Exercise
Extract the listing below in full, unchanged.

Records for this exercise
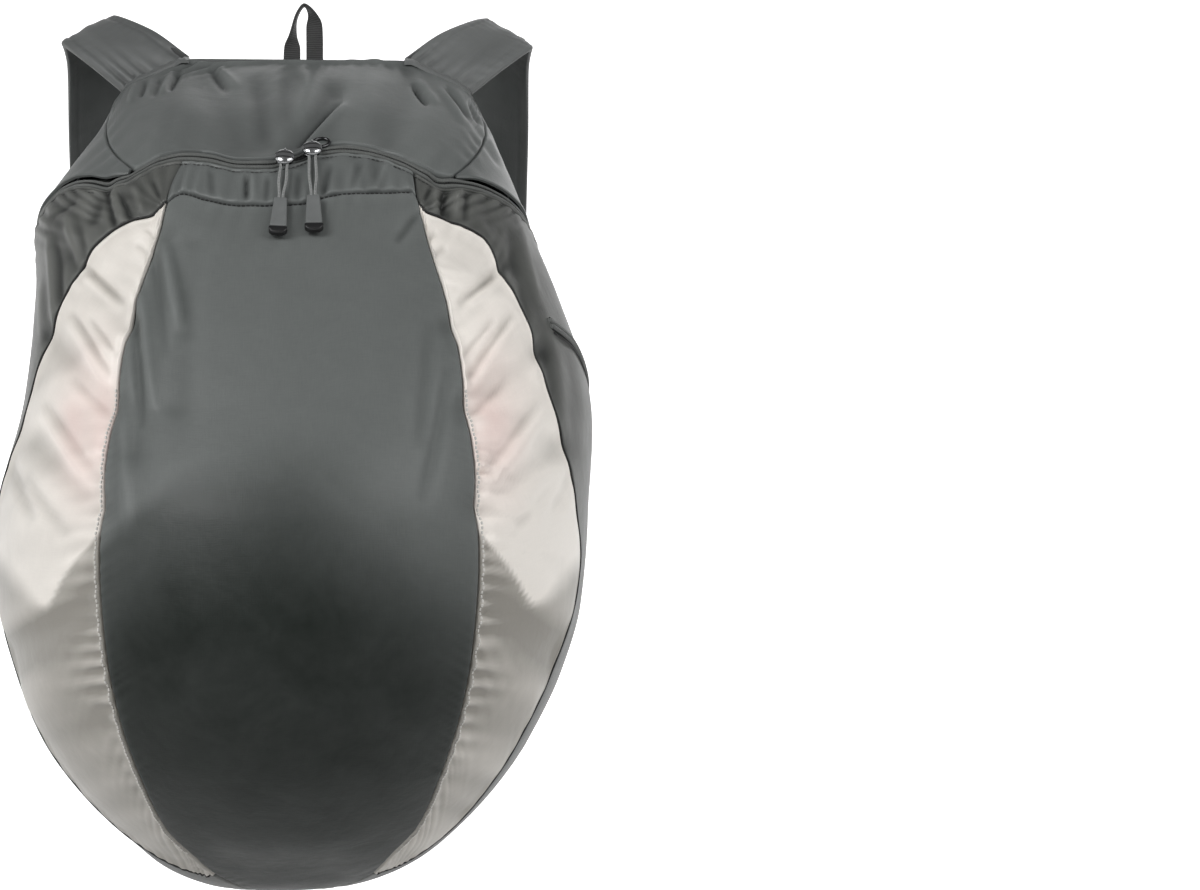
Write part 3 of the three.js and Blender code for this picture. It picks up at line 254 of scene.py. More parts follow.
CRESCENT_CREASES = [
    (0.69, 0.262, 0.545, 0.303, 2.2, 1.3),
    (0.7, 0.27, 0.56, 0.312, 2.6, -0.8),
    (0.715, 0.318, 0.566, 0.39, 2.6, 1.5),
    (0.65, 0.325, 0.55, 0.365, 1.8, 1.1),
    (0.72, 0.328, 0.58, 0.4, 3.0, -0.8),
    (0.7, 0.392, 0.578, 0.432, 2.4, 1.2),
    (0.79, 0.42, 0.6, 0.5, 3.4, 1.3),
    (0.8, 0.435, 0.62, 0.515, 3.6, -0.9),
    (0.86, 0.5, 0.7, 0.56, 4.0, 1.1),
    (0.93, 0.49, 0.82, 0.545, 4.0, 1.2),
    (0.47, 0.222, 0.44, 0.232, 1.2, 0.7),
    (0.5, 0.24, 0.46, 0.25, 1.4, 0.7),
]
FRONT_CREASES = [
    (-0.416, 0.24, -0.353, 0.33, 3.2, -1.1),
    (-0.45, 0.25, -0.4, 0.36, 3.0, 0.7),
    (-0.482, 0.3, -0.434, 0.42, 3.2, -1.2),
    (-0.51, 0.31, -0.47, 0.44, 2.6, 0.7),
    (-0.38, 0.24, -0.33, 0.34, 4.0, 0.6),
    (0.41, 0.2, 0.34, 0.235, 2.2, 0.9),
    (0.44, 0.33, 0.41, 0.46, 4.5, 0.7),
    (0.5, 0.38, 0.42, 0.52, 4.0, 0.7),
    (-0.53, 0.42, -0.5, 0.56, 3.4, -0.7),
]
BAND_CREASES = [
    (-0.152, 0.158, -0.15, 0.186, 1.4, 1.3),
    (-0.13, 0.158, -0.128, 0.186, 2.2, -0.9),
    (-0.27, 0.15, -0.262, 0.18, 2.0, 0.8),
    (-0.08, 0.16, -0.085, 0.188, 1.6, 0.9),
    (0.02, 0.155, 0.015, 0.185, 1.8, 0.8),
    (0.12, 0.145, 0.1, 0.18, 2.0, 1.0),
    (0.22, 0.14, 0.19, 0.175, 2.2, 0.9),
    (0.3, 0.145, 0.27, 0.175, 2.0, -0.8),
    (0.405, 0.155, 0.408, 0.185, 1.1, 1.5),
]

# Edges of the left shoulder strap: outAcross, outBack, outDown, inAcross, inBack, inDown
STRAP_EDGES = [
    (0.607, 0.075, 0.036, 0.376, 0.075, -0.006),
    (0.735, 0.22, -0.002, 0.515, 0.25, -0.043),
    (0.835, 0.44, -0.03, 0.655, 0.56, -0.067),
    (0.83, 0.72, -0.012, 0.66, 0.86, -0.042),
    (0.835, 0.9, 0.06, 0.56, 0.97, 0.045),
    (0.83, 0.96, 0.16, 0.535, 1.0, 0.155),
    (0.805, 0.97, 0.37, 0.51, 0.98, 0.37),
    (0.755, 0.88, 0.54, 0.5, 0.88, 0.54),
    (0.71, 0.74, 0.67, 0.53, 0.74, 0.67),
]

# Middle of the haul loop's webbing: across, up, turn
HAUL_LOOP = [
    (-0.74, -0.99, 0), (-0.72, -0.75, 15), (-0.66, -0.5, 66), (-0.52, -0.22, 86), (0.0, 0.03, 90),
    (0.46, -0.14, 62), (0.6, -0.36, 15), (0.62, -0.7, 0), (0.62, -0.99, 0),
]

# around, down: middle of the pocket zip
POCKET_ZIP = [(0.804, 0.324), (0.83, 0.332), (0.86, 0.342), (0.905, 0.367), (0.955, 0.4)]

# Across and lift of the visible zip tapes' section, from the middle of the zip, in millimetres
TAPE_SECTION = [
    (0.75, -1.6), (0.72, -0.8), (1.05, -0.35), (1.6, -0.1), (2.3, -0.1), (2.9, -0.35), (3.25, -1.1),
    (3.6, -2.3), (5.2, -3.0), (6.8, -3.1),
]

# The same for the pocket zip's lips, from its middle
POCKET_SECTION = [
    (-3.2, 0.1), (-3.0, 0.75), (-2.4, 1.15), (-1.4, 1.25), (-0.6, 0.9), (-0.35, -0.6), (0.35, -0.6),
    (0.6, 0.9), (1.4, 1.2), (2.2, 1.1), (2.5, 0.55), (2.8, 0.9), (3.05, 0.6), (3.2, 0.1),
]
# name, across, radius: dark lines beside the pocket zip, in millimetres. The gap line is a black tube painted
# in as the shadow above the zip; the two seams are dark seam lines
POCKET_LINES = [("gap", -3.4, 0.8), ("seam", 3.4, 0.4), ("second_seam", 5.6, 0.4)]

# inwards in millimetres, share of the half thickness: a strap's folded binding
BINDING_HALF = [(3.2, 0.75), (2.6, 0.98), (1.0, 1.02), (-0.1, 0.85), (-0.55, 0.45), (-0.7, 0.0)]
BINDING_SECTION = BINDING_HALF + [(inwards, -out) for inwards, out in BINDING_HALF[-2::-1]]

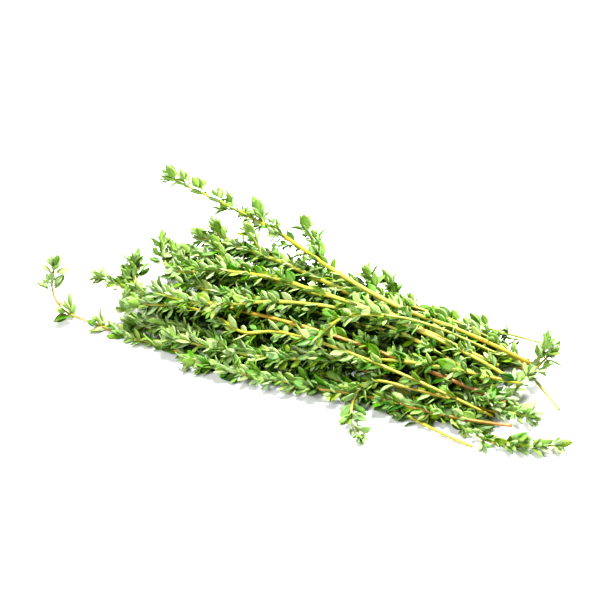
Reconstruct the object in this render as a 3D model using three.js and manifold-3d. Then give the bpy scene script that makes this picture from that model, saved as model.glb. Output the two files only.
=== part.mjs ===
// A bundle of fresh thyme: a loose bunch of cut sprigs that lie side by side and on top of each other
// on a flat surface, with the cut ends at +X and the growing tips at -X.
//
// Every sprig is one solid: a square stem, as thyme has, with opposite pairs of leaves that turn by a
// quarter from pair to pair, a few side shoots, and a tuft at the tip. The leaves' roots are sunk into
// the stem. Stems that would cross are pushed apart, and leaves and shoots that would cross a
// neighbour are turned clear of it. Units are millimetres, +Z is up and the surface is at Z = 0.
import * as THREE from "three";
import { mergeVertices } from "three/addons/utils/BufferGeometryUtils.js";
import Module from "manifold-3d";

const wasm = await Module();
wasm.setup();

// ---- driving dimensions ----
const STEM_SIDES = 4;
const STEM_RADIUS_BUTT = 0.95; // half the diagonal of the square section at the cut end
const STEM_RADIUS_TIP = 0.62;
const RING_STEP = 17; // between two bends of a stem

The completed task
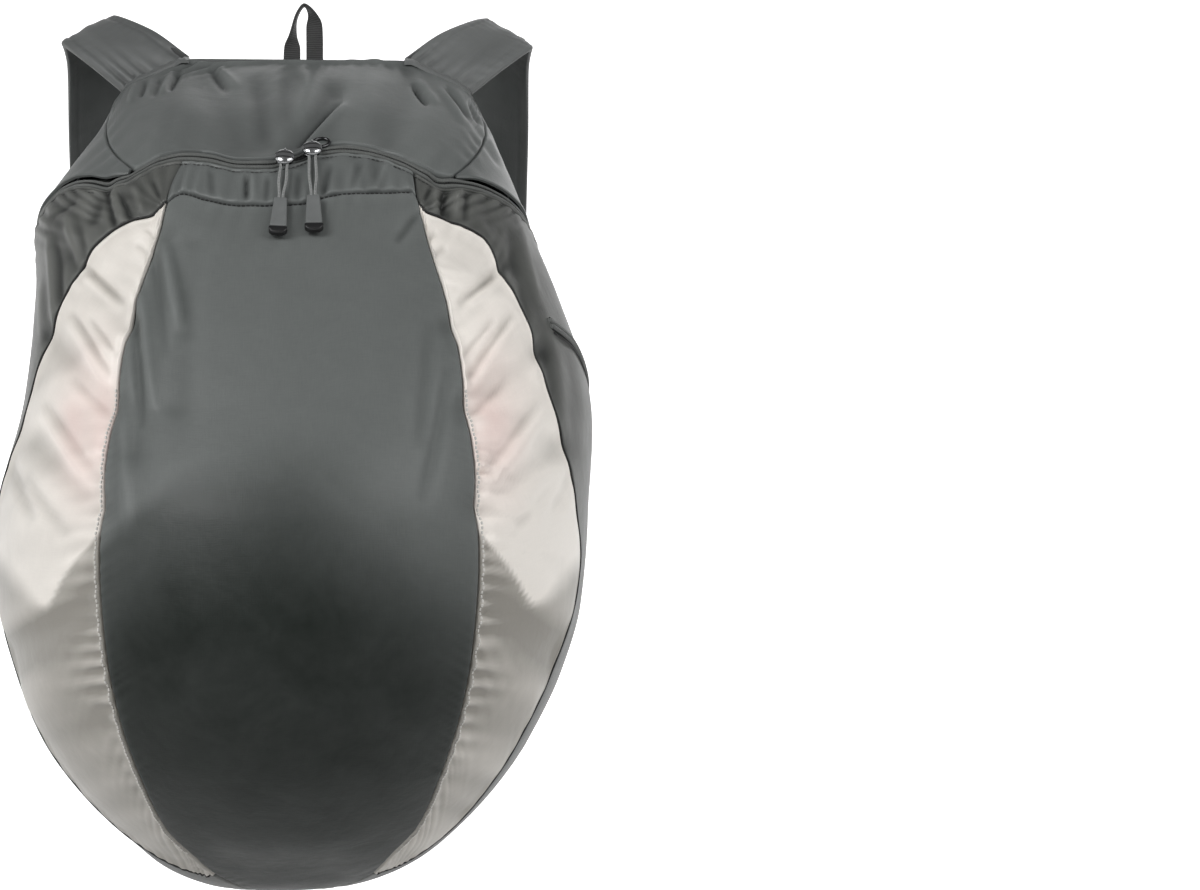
Write part 3 of the three.js and Blender code for this picture. It picks up at line 254 of scene.py. More parts follow.
CRESCENT_CREASES = [
    (0.69, 0.262, 0.545, 0.303, 2.2, 1.3),
    (0.7, 0.27, 0.56, 0.312, 2.6, -0.8),
    (0.715, 0.318, 0.566, 0.39, 2.6, 1.5),
    (0.65, 0.325, 0.55, 0.365, 1.8, 1.1),
    (0.72, 0.328, 0.58, 0.4, 3.0, -0.8),
    (0.7, 0.392, 0.578, 0.432, 2.4, 1.2),
    (0.79, 0.42, 0.6, 0.5, 3.4, 1.3),
    (0.8, 0.435, 0.62, 0.515, 3.6, -0.9),
    (0.86, 0.5, 0.7, 0.56, 4.0, 1.1),
    (0.93, 0.49, 0.82, 0.545, 4.0, 1.2),
    (0.47, 0.222, 0.44, 0.232, 1.2, 0.7),
    (0.5, 0.24, 0.46, 0.25, 1.4, 0.7),
]
FRONT_CREASES = [
    (-0.416, 0.24, -0.353, 0.33, 3.2, -1.1),
    (-0.45, 0.25, -0.4, 0.36, 3.0, 0.7),
    (-0.482, 0.3, -0.434, 0.42, 3.2, -1.2),
    (-0.51, 0.31, -0.47, 0.44, 2.6, 0.7),
    (-0.38, 0.24, -0.33, 0.34, 4.0, 0.6),
    (0.41, 0.2, 0.34, 0.235, 2.2, 0.9),
    (0.44, 0.33, 0.41, 0.46, 4.5, 0.7),
    (0.5, 0.38, 0.42, 0.52, 4.0, 0.7),
    (-0.53, 0.42, -0.5, 0.56, 3.4, -0.7),
]
BAND_CREASES = [
    (-0.152, 0.158, -0.15, 0.186, 1.4, 1.3),
    (-0.13, 0.158, -0.128, 0.186, 2.2, -0.9),
    (-0.27, 0.15, -0.262, 0.18, 2.0, 0.8),
    (-0.08, 0.16, -0.085, 0.188, 1.6, 0.9),
    (0.02, 0.155, 0.015, 0.185, 1.8, 0.8),
    (0.12, 0.145, 0.1, 0.18, 2.0, 1.0),
    (0.22, 0.14, 0.19, 0.175, 2.2, 0.9),
    (0.3, 0.145, 0.27, 0.175, 2.0, -0.8),
    (0.405, 0.155, 0.408, 0.185, 1.1, 1.5),
]

# Edges of the left shoulder strap: outAcross, outBack, outDown, inAcross, inBack, inDown
STRAP_EDGES = [
    (0.607, 0.075, 0.036, 0.376, 0.075, -0.006),
    (0.735, 0.22, -0.002, 0.515, 0.25, -0.043),
    (0.835, 0.44, -0.03, 0.655, 0.56, -0.067),
    (0.83, 0.72, -0.012, 0.66, 0.86, -0.042),
    (0.835, 0.9, 0.06, 0.56, 0.97, 0.045),
    (0.83, 0.96, 0.16, 0.535, 1.0, 0.155),
    (0.805, 0.97, 0.37, 0.51, 0.98, 0.37),
    (0.755, 0.88, 0.54, 0.5, 0.88, 0.54),
    (0.71, 0.74, 0.67, 0.53, 0.74, 0.67),
]

# Middle of the haul loop's webbing: across, up, turn
HAUL_LOOP = [
    (-0.74, -0.99, 0), (-0.72, -0.75, 15), (-0.66, -0.5, 66), (-0.52, -0.22, 86), (0.0, 0.03, 90),
    (0.46, -0.14, 62), (0.6, -0.36, 15), (0.62, -0.7, 0), (0.62, -0.99, 0),
]

# around, down: middle of the pocket zip
POCKET_ZIP = [(0.804, 0.324), (0.83, 0.332), (0.86, 0.342), (0.905, 0.367), (0.955, 0.4)]

# Across and lift of the visible zip tapes' section, from the middle of the zip, in millimetres
TAPE_SECTION = [
    (0.75, -1.6), (0.72, -0.8), (1.05, -0.35), (1.6, -0.1), (2.3, -0.1), (2.9, -0.35), (3.25, -1.1),
    (3.6, -2.3), (5.2, -3.0), (6.8, -3.1),
]

# The same for the pocket zip's lips, from its middle
POCKET_SECTION = [
    (-3.2, 0.1), (-3.0, 0.75), (-2.4, 1.15), (-1.4, 1.25), (-0.6, 0.9), (-0.35, -0.6), (0.35, -0.6),
    (0.6, 0.9), (1.4, 1.2), (2.2, 1.1), (2.5, 0.55), (2.8, 0.9), (3.05, 0.6), (3.2, 0.1),
]
# name, across, radius: dark lines beside the pocket zip, in millimetres. The gap line is a black tube painted
# in as the shadow above the zip; the two seams are dark seam lines
POCKET_LINES = [("gap", -3.4, 0.8), ("seam", 3.4, 0.4), ("second_seam", 5.6, 0.4)]

# inwards in millimetres, share of the half thickness: a strap's folded binding
BINDING_HALF = [(3.2, 0.75), (2.6, 0.98), (1.0, 1.02), (-0.1, 0.85), (-0.55, 0.45), (-0.7, 0.0)]
BINDING_SECTION = BINDING_HALF + [(inwards, -out) for inwards, out in BINDING_HALF[-2::-1]]

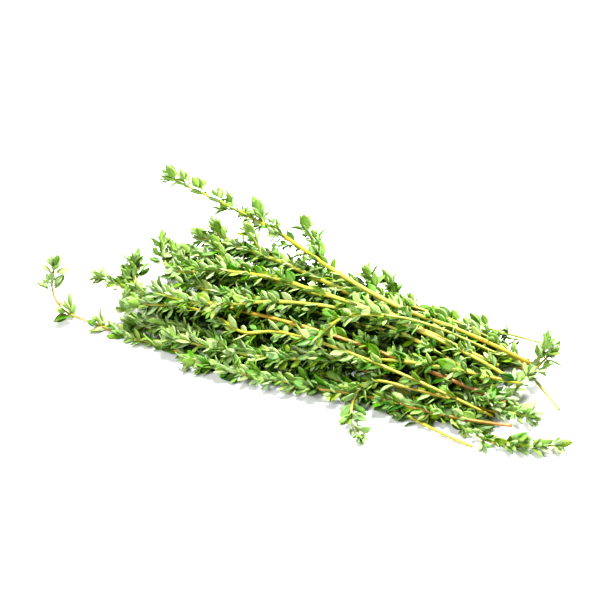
Reconstruct the object in this render as a 3D model using three.js and manifold-3d. Then give the bpy scene script that makes this picture from that model, saved as model.glb. Output the two files only.
=== part.mjs ===
// A bundle of fresh thyme: a loose bunch of cut sprigs that lie side by side and on top of each other
// on a flat surface, with the cut ends at +X and the growing tips at -X.
//
// Every sprig is one solid: a square stem, as thyme has, with opposite pairs of leaves that turn by a
// quarter from pair to pair, a few side shoots, and a tuft at the tip. The leaves' roots are sunk into
// the stem. Stems that would cross are pushed apart, and leaves and shoots that would cross a
// neighbour are turned clear of it. Units are millimetres, +Z is up and the surface is at Z = 0.
import * as THREE from "three";
import { mergeVertices } from "three/addons/utils/BufferGeometryUtils.js";
import Module from "manifold-3d";

const wasm = await Module();
wasm.setup();

// ---- driving dimensions ----
const STEM_SIDES = 4;
const STEM_RADIUS_BUTT = 0.95; // half the diagonal of the square section at the cut end
const STEM_RADIUS_TIP = 0.62;
const RING_STEP = 17; // between two bends of a stem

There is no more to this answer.